Beginning at the first line of the data, print each line exactly, stopping after the line that contains "slot_lower_top = table_height - 282".

## DATASET EXTRACT
● ● ●
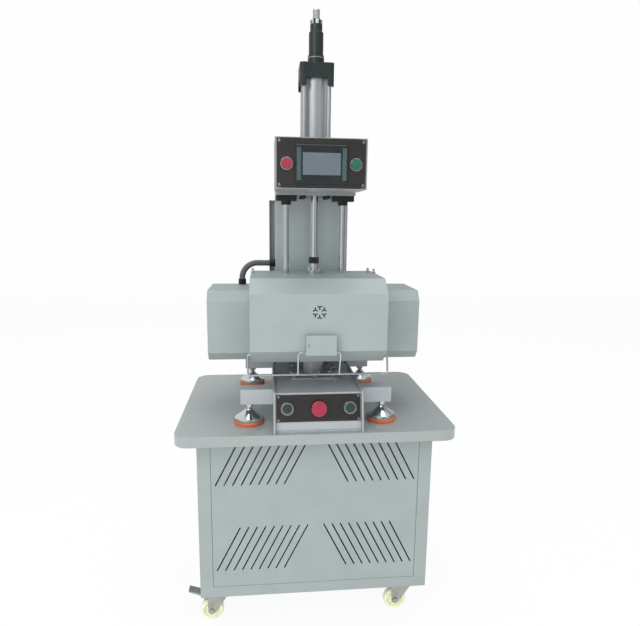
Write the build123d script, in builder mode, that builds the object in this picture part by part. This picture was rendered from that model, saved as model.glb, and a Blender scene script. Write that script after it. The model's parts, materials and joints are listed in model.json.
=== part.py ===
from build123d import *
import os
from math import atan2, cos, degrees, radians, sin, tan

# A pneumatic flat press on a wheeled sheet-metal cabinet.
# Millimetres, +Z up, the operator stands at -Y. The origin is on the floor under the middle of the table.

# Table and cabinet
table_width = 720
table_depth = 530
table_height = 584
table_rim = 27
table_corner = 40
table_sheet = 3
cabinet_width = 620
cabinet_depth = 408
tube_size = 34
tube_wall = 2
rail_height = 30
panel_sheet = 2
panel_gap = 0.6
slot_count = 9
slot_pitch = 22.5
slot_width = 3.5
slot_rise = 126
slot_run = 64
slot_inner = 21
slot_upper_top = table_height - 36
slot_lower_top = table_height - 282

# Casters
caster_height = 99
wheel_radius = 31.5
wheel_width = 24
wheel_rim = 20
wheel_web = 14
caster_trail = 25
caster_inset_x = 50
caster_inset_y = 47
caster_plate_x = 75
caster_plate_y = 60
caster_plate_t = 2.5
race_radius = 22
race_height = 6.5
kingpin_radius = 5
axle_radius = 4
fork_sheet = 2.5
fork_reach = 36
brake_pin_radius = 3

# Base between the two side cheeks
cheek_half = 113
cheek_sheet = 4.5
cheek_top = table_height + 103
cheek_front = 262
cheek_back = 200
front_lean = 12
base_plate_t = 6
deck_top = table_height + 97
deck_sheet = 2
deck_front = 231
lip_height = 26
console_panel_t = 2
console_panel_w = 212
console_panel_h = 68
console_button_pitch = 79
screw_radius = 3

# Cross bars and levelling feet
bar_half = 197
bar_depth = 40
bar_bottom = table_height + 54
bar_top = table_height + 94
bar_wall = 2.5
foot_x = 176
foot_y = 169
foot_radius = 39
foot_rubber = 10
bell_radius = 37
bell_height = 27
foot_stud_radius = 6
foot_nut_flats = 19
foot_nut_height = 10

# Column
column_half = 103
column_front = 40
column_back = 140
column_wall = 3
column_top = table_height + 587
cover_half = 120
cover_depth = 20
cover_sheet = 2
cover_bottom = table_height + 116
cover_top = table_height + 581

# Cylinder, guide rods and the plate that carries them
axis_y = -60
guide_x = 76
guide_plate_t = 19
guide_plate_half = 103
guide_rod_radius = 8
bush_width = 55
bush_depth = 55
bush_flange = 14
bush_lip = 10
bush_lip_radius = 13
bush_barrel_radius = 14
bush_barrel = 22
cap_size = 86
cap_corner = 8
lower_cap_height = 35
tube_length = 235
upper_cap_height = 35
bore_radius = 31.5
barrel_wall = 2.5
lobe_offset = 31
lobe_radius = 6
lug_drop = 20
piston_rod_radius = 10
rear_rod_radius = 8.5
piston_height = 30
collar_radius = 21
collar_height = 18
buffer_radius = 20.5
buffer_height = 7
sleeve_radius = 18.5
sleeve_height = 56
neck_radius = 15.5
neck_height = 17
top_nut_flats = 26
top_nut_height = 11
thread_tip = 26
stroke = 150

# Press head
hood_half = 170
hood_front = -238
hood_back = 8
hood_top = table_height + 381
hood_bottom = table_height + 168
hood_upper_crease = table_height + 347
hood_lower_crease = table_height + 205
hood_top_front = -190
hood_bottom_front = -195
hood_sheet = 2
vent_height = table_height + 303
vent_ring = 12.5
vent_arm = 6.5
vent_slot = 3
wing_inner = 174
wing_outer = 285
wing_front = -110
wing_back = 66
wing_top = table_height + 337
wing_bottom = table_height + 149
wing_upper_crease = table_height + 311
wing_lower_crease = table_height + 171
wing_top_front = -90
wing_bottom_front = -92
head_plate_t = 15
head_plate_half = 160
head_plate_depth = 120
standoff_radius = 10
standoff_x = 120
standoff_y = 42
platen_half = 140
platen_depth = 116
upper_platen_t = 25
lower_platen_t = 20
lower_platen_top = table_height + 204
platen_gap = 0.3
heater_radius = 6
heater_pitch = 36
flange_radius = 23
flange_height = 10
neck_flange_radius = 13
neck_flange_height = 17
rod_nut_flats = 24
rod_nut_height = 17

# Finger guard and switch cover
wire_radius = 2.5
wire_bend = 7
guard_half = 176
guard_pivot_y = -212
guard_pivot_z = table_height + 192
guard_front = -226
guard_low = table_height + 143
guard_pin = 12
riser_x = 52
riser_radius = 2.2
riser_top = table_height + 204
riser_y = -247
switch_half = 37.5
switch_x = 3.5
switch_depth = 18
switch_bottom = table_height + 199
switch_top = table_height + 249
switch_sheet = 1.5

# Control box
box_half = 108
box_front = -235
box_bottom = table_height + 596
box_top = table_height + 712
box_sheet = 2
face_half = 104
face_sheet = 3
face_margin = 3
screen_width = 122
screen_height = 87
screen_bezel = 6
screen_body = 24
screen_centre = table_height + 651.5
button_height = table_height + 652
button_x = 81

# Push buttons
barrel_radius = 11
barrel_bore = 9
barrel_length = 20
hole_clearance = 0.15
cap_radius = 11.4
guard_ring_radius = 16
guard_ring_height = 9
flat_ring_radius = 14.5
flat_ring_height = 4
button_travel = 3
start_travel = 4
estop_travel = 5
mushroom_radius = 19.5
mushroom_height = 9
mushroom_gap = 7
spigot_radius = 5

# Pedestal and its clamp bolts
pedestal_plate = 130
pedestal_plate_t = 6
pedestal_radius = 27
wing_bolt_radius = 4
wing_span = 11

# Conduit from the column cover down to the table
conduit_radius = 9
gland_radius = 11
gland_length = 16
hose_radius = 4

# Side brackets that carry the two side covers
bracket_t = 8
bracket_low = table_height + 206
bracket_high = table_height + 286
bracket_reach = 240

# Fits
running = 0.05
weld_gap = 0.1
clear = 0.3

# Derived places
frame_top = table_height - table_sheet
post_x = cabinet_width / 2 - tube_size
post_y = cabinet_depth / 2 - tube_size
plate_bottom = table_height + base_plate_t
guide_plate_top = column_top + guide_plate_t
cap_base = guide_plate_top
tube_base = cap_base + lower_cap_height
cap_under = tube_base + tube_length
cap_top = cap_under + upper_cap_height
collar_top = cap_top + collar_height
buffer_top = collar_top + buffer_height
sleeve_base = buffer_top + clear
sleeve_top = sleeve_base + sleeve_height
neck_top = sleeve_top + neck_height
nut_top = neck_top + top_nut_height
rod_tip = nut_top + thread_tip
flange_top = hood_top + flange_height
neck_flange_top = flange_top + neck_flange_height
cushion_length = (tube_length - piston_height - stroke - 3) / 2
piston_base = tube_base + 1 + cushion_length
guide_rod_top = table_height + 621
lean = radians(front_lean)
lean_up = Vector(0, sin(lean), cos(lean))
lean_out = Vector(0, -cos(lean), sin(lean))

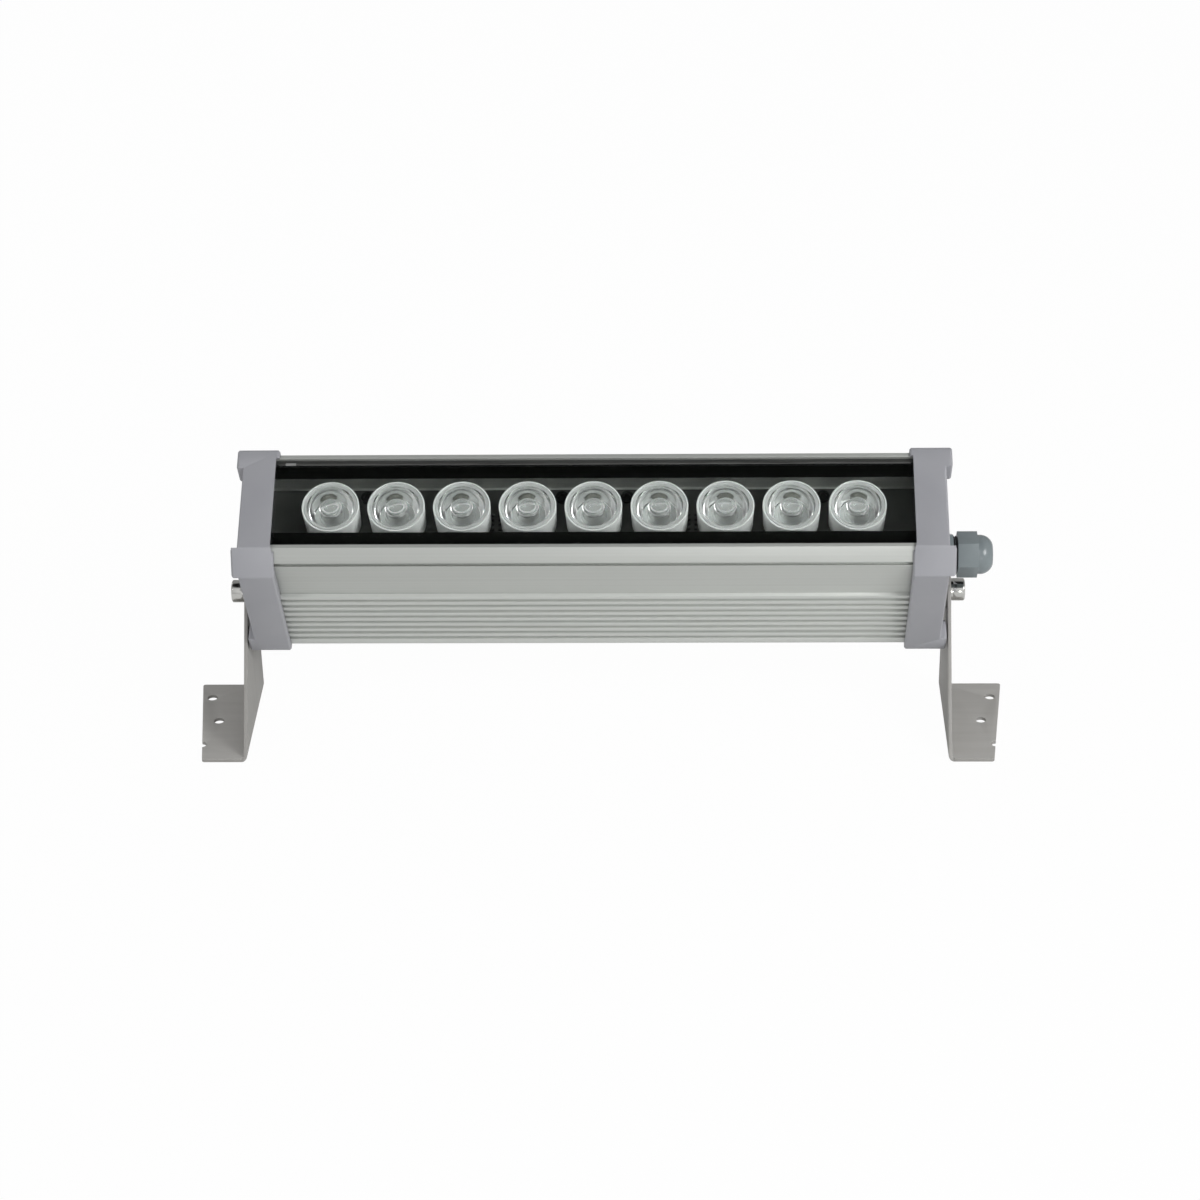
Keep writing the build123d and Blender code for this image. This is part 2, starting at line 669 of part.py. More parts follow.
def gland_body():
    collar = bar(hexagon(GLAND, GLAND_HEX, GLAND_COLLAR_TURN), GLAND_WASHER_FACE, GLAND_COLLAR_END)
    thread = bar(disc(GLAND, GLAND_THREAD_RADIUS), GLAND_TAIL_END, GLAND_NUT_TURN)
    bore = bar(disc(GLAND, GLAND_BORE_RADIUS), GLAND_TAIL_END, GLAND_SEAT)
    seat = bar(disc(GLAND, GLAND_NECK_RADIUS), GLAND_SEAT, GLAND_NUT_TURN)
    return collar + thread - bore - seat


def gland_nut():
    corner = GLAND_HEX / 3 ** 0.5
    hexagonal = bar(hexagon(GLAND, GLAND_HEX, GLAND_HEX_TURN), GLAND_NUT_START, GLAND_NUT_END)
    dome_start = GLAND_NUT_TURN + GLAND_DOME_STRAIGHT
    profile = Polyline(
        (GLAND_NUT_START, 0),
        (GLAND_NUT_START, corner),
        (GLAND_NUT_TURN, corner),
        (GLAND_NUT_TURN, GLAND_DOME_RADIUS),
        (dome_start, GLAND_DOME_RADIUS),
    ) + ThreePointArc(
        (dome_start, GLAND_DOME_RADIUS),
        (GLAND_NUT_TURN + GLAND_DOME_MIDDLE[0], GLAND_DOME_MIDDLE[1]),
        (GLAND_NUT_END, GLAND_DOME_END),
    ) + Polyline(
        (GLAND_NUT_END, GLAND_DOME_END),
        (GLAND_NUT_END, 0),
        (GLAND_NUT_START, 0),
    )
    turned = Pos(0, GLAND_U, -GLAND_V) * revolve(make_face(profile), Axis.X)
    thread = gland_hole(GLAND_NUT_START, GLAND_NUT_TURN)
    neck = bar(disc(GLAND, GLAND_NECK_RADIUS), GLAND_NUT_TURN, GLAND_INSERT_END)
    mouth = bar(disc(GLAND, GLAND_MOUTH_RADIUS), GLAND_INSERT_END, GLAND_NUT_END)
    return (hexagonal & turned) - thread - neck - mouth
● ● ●
## IN RESPONSE
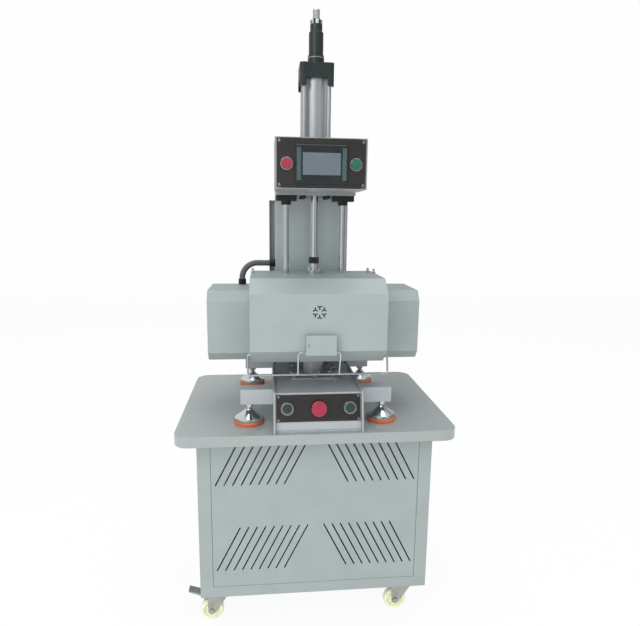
Write the build123d script, in builder mode, that builds the object in this picture part by part. This picture was rendered from that model, saved as model.glb, and a Blender scene script. Write that script after it. The model's parts, materials and joints are listed in model.json.
=== part.py ===
from build123d import *
import os
from math import atan2, cos, degrees, radians, sin, tan

# A pneumatic flat press on a wheeled sheet-metal cabinet.
# Millimetres, +Z up, the operator stands at -Y. The origin is on the floor under the middle of the table.

# Table and cabinet
table_width = 720
table_depth = 530
table_height = 584
table_rim = 27
table_corner = 40
table_sheet = 3
cabinet_width = 620
cabinet_depth = 408
tube_size = 34
tube_wall = 2
rail_height = 30
panel_sheet = 2
panel_gap = 0.6
slot_count = 9
slot_pitch = 22.5
slot_width = 3.5
slot_rise = 126
slot_run = 64
slot_inner = 21
slot_upper_top = table_height - 36
slot_lower_top = table_height - 282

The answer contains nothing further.